By the priority of order, the rational soul should command the sensitive and vegetative souls. However, personal experience shows this not to be the case. It is only with great efforts that the priority of order can be developed. Aquinas makes it clear that man is not an accidental being. If the rational soul were created after the body, then their joining would be accidental. Hence, the idea of the soul is ontologically prior to the body. Aquinas takes pains not to admit the pre-existence of the soul. Nevertheless, we have to conclude that the idea of the soul is prior to the body, so their conjunction is necessary, not accidental.

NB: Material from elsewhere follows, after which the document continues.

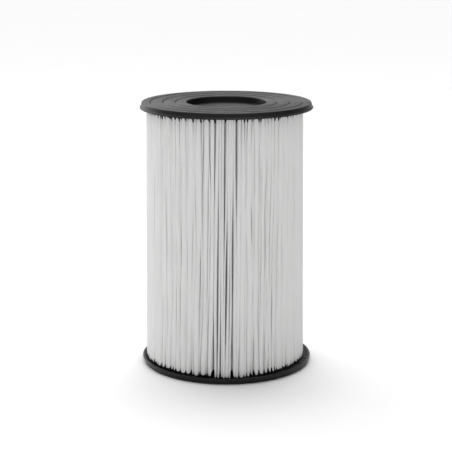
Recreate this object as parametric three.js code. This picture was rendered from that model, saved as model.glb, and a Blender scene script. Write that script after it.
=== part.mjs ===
// Pleated filter cartridge for a pool or spa filter tank. Millimetres, +Z up.
// The origin is the centre of the face that the cartridge stands on: the bottom cap's outer face.
import * as THREE from 'three';
import { mergeVertices } from 'three/addons/utils/BufferGeometryUtils.js';

// ---------- Driving dimensions ----------
const OVERALL_HEIGHT = 340;
const OUTLET_RADIUS = 50.8; // the nominal 4 inch opening, and the recess in the closed cap
const FACE_RADIUS = 107.5; // flat outer face of a cap
const LIP_RADIUS = 109.8; // thin lip at the inner end of a cap's bevelled rim
const PACK_TOP_RADIUS = 98.5; // over the pleat tips, under the top cap
const PACK_BOTTOM_RADIUS = 102; // over the pleat tips, above the bottom cap
const PLEATS = 140;
const GAP = 0.3; // clearance between neighbouring pieces

// ---------- End caps ----------
const CAP_PLATE = 2.4; // thickness of the flat plate and of the recess floor
const RIM_DEPTH = 8; // from the outer face to the inner edge of the rim
const LIP_DEPTH = 6.2; // from the outer face to the start of the lip
const LIP_CORNER = 0.6; // small bevel on the lip's inner edge
const BEVEL_RADIUS = 108.7; // where the bevelled rim meets the lip
const RIM_INNER_RADIUS = 107;
const COLLAR_RADIUS = OUTLET_RADIUS + CAP_PLATE; // outside of the collar that centres the core
const RECESS_DEPTH = 8;
const COLLAR_DEPTH = RECESS_DEPTH + CAP_PLATE;
const GROOVE_RADII = [64.5, 80.5, 96.5];
const GROOVE_HALF_WIDTH = 0.8;
const GROOVE_DEPTH = 0.9;
const ROUND_STEPS = 48; // facets round a turned piece

// ---------- Core ----------
const CORE_CLEARANCE = 0.8; // round a cap's collar, so that the faceted walls don't meet
const CORE_INNER_RADIUS = COLLAR_RADIUS + CORE_CLEARANCE;
const CORE_WALL = 3.6;
const CORE_OUTER_RADIUS = CORE_INNER_RADIUS + CORE_WALL;
const CORE_SECTIONS = 3;
const SPIGOT_HEIGHT = 5;
const END_RING = 9; // solid ring at each end of a core section
const WINDOW_ROWS = 3;
const WINDOWS_ROUND = 12;
const HOOP_HEIGHT = 6; // solid ring between two rows of windows
const BAR_ANGLE = THREE.MathUtils.degToRad(7); // upright bar between two windows

// ---------- Potting and media ----------
const POTTING_TOP = 7.2; // level of the potting above a cap's outer face
const MEDIA_THICKNESS = 0.5;
const MEDIA_INNER_RADIUS = CORE_OUTER_RADIUS + 0.9;
const TIP_HALF_WIDTH = 1.4; // half the width of an outer fold
const VALLEY_HALF_WIDTH = 0.35; // half the clear width at the bottom of a valley
const SEAM_ANGLE = -Math.PI / 2; // the seam faces the front, -Y
const SEAM_OPENING = 2; // clear width left for the seam at the inner folds
const SEAM_STRIP_THICKNESS = 1.2;
const SEAM_STRIP_DEPTH = 12; // how far the strip reaches out between the two end panels

// ---------- Materials ----------
const blackPlastic = new THREE.MeshStandardMaterial({ color: 0x2b2b2c, roughness: 0.55, metalness: 0 });
const blackPotting = new THREE.MeshStandardMaterial({ color: 0x121213, roughness: 0.75, metalness: 0 });
const corePlastic = new THREE.MeshStandardMaterial({ color: 0x1d1d1f, roughness: 0.5, metalness: 0 });
const whitePolyester = new THREE.MeshStandardMaterial({ color: 0xe4e4e2, roughness: 0.95, metalness: 0 });
const seamBond = new THREE.MeshStandardMaterial({ color: 0xd8d6cc, roughness: 0.6, metalness: 0 });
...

In any case, the temporal pre-existence of the rational soul in this world makes no sense, which is all that Aquinas means. This is obvious since the rational soul is transcendent to the world process. But this does not preclude that the soul chooses and wills its incarnation. A fortiori, the very nature of the rational soul is intelligence, will, and freedom of choice. To deny this would give credence to the argument that the fetus is not a person since it displays neither intelligence nor will.

The important point is that the rational soul is not an object in the world. Hence, misguided attempts to weigh the soul and take pictures of it leaving the body at death are necessarily measuring something else. As pure consciousness, the rational soul, or Intellect, is inexplicable in natural terms. In his book on the metaphysics of Dante, Christian Moevs writes:

In medieval hylomorphism (the matter-form analysis of reality), pure Intellect (consciousness or awareness) is pure actuality, or form, or Being, or God: it is the self-subsistent principle that spawns or “contains” all finite being and experience. Intellect-Being is what is, unqualified, self-subsistent, attributeless, dimensionless. It has no extension in space or time; rather, it projects space-time “within” itself, as, analogously, a dreaming intelligence projects a dream-world, or a mind gives being to a thought.